WHAT YOU HAVE TO DO>
Up to and including the line that contains "return disc", repeat each line of the data exactly, starting from the first.

DATA EXTRACT>
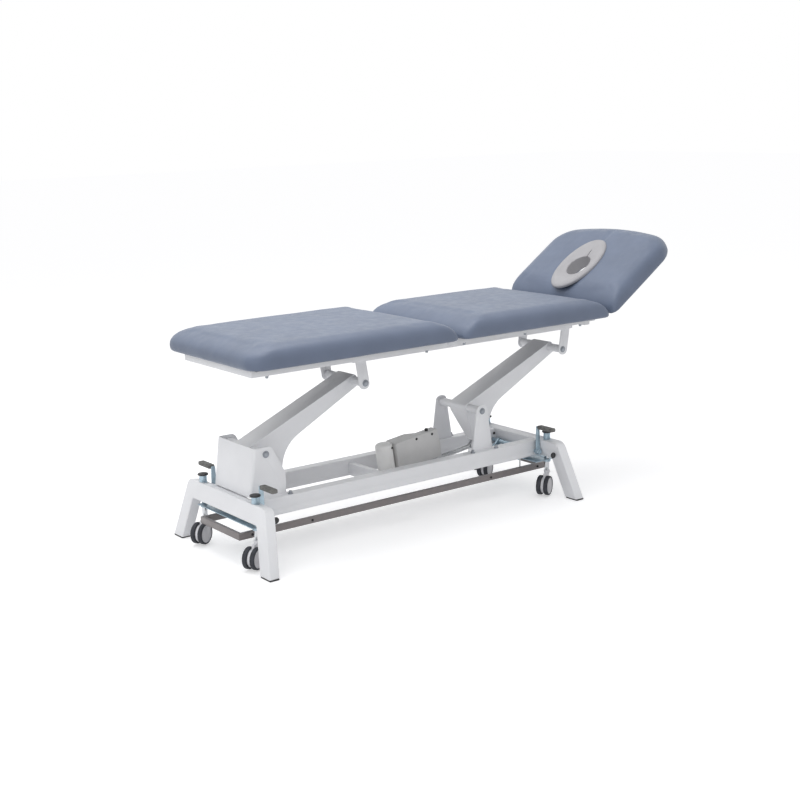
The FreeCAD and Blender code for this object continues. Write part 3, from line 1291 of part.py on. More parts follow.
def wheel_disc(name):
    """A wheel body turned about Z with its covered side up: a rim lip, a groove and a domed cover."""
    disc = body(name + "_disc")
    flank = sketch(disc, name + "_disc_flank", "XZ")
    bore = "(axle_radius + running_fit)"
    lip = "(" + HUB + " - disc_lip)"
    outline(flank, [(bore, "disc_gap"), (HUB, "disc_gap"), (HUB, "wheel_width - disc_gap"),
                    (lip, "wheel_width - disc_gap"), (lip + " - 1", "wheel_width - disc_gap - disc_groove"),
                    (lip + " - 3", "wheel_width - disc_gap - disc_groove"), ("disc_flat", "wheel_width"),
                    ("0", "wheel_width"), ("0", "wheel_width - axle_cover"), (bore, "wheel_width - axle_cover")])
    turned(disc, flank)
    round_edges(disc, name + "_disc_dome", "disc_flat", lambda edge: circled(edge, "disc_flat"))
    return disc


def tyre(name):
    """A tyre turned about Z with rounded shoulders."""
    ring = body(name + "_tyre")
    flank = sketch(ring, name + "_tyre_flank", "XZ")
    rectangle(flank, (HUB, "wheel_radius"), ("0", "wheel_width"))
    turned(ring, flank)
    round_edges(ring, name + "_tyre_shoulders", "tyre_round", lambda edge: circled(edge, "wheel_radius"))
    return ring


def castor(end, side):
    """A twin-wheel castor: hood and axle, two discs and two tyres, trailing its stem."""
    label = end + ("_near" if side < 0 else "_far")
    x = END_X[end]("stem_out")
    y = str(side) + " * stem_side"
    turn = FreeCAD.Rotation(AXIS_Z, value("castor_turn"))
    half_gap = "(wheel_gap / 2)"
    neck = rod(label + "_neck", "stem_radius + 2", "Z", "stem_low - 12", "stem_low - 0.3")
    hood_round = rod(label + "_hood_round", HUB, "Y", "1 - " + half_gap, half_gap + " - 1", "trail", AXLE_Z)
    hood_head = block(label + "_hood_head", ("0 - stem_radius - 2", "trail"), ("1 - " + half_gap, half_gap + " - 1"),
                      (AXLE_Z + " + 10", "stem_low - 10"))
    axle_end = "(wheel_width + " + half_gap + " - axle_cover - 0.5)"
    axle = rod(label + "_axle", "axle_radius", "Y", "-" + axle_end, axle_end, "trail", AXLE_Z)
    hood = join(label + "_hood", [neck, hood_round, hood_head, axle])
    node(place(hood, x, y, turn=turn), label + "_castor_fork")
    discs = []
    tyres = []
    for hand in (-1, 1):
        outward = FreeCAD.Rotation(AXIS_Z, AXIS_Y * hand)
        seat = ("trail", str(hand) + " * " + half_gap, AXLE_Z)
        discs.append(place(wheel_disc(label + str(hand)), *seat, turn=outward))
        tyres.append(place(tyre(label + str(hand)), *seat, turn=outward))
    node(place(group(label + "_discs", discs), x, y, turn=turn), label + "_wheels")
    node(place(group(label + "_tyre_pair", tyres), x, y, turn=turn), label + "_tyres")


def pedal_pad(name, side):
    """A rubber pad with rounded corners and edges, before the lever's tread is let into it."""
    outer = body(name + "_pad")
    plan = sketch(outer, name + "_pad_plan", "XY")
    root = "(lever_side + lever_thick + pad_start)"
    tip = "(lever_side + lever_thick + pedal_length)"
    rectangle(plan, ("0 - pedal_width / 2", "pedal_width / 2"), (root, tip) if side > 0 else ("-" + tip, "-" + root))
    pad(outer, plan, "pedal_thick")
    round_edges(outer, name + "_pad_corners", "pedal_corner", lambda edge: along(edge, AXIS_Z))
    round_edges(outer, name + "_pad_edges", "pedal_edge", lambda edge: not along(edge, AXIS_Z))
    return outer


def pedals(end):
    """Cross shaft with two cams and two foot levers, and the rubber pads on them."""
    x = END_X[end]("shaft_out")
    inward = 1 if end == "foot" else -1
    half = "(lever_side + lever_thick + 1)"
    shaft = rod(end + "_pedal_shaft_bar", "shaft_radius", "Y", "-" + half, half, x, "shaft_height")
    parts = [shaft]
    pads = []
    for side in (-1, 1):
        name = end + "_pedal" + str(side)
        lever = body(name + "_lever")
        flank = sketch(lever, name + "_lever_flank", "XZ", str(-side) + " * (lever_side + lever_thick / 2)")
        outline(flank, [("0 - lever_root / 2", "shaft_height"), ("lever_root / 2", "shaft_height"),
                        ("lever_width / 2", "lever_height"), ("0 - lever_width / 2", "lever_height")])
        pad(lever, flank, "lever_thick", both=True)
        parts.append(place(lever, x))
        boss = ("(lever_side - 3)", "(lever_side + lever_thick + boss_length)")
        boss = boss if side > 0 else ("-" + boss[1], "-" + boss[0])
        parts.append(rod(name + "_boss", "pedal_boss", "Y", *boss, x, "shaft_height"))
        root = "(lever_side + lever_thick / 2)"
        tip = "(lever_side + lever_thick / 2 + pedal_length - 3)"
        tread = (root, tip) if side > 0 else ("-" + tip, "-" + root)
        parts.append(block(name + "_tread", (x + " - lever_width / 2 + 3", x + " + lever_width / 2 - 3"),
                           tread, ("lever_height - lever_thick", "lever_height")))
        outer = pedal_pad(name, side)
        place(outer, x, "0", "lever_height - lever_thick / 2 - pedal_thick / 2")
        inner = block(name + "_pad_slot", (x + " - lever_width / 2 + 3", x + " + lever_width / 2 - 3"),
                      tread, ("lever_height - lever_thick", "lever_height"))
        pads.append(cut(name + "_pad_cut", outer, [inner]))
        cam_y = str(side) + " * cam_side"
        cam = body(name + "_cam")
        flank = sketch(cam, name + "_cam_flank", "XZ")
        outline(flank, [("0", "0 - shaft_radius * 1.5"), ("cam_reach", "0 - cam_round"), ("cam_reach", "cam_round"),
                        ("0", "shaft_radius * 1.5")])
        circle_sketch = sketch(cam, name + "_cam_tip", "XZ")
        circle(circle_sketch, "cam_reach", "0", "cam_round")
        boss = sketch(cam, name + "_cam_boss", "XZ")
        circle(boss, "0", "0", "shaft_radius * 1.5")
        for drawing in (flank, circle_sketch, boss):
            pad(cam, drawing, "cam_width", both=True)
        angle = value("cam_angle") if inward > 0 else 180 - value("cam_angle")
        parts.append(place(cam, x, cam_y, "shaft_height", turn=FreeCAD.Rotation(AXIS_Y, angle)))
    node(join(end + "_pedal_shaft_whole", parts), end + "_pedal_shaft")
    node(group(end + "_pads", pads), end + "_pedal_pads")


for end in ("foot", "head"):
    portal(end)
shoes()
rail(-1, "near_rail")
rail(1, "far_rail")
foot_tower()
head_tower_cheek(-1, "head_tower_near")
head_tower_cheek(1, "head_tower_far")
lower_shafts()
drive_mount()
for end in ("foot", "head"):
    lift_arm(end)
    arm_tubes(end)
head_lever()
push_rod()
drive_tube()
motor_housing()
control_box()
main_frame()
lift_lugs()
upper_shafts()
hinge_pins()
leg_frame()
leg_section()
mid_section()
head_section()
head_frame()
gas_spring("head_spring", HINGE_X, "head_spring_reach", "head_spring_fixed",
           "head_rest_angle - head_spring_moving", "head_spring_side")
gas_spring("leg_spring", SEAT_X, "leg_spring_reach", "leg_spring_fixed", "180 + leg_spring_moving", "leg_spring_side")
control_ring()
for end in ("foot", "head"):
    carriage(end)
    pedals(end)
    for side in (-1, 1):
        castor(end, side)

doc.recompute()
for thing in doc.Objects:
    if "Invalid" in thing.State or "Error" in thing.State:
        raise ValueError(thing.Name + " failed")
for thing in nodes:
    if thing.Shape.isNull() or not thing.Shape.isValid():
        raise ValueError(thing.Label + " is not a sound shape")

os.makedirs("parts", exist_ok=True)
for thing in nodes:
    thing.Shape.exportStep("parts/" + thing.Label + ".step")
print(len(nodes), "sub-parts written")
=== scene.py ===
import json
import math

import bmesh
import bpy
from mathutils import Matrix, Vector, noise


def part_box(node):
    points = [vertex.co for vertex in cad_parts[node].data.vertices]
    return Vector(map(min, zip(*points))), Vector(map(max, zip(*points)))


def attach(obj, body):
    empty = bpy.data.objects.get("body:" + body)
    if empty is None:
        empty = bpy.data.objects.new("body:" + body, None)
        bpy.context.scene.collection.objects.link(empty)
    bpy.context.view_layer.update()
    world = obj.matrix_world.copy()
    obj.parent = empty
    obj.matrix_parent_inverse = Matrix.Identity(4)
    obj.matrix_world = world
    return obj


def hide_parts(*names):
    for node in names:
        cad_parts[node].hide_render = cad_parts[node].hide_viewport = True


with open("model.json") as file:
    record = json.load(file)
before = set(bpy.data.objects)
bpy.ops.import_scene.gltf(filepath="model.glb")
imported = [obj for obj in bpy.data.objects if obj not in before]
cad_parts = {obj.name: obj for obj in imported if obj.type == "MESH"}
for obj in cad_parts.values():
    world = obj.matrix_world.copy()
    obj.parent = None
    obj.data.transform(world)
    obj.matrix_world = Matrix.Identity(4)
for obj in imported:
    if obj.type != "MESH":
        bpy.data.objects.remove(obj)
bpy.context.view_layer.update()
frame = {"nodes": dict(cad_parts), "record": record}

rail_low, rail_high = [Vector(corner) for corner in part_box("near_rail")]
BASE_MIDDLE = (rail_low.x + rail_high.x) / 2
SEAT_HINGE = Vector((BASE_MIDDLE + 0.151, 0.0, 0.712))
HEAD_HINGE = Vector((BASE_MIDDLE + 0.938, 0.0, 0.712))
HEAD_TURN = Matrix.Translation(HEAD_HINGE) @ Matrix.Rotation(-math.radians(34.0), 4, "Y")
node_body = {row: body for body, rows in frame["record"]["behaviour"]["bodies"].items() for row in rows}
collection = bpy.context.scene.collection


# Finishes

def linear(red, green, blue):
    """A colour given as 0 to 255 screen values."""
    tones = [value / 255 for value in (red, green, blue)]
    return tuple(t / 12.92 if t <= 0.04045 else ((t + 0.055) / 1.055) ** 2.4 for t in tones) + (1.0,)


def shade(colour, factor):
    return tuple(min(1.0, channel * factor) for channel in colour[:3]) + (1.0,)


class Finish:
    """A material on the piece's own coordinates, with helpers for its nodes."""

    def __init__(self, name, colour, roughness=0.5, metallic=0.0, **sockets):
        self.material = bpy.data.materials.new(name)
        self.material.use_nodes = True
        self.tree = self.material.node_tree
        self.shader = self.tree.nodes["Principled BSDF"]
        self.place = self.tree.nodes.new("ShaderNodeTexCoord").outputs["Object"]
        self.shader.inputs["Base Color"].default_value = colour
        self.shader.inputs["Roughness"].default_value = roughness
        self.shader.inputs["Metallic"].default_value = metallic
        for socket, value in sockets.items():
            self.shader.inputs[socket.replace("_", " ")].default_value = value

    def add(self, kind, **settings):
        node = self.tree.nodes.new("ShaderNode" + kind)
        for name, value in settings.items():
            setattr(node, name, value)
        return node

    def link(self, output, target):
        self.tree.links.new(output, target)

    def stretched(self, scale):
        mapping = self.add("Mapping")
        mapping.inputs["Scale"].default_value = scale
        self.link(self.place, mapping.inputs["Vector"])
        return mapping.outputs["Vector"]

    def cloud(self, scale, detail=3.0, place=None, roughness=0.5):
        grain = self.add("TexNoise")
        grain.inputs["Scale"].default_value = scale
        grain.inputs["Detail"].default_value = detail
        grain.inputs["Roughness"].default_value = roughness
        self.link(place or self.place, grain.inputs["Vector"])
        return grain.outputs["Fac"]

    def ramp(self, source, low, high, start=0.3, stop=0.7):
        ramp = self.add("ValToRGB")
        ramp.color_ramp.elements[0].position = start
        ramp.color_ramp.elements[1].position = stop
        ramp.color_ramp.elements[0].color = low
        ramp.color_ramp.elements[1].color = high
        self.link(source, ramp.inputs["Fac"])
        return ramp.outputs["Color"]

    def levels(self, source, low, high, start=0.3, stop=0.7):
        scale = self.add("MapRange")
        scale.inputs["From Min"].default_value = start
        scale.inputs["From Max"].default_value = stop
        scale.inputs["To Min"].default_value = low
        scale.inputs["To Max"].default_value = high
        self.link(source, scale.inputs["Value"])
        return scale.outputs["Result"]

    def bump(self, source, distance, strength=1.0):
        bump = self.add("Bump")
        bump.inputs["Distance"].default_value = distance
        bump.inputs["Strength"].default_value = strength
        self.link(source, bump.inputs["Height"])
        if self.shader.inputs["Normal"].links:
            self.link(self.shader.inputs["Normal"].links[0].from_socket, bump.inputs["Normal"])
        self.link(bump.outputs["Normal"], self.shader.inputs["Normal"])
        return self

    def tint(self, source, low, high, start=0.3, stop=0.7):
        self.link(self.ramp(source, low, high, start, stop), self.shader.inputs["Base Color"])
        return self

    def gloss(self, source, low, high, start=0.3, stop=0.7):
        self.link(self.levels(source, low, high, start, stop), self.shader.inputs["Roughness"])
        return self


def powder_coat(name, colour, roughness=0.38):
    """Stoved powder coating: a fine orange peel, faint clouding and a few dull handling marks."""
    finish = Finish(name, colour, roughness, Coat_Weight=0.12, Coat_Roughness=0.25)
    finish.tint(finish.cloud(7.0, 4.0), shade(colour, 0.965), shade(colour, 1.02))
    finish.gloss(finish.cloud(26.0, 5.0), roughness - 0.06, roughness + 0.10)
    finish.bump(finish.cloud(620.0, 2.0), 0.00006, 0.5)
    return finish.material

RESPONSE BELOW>
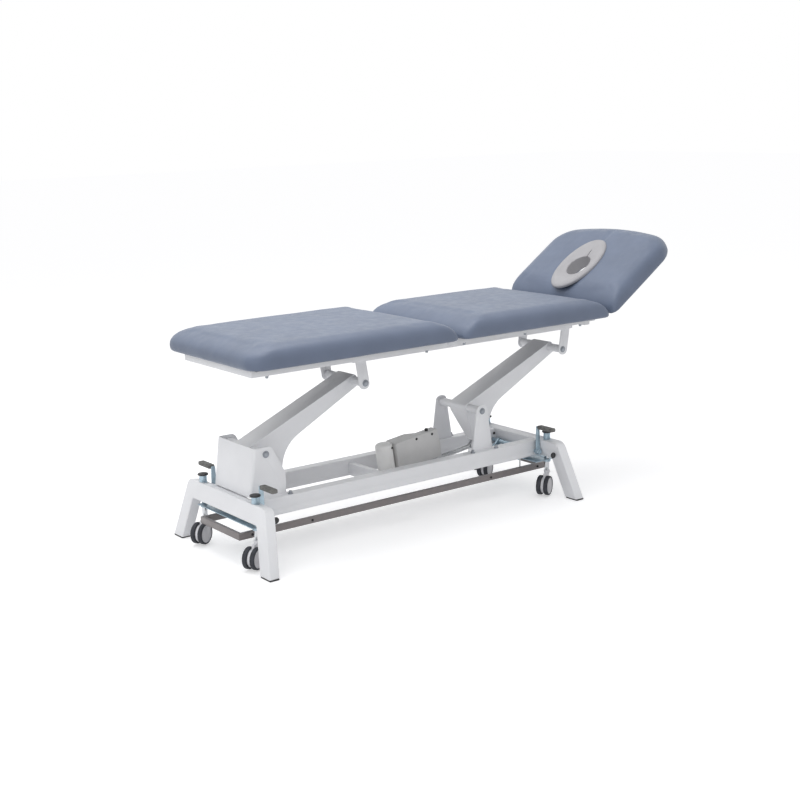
The FreeCAD and Blender code for this object continues. Write part 3, from line 1291 of part.py on. More parts follow.
def wheel_disc(name):
    """A wheel body turned about Z with its covered side up: a rim lip, a groove and a domed cover."""
    disc = body(name + "_disc")
    flank = sketch(disc, name + "_disc_flank", "XZ")
    bore = "(axle_radius + running_fit)"
    lip = "(" + HUB + " - disc_lip)"
    outline(flank, [(bore, "disc_gap"), (HUB, "disc_gap"), (HUB, "wheel_width - disc_gap"),
                    (lip, "wheel_width - disc_gap"), (lip + " - 1", "wheel_width - disc_gap - disc_groove"),
                    (lip + " - 3", "wheel_width - disc_gap - disc_groove"), ("disc_flat", "wheel_width"),
                    ("0", "wheel_width"), ("0", "wheel_width - axle_cover"), (bore, "wheel_width - axle_cover")])
    turned(disc, flank)
    round_edges(disc, name + "_disc_dome", "disc_flat", lambda edge: circled(edge, "disc_flat"))
    return disc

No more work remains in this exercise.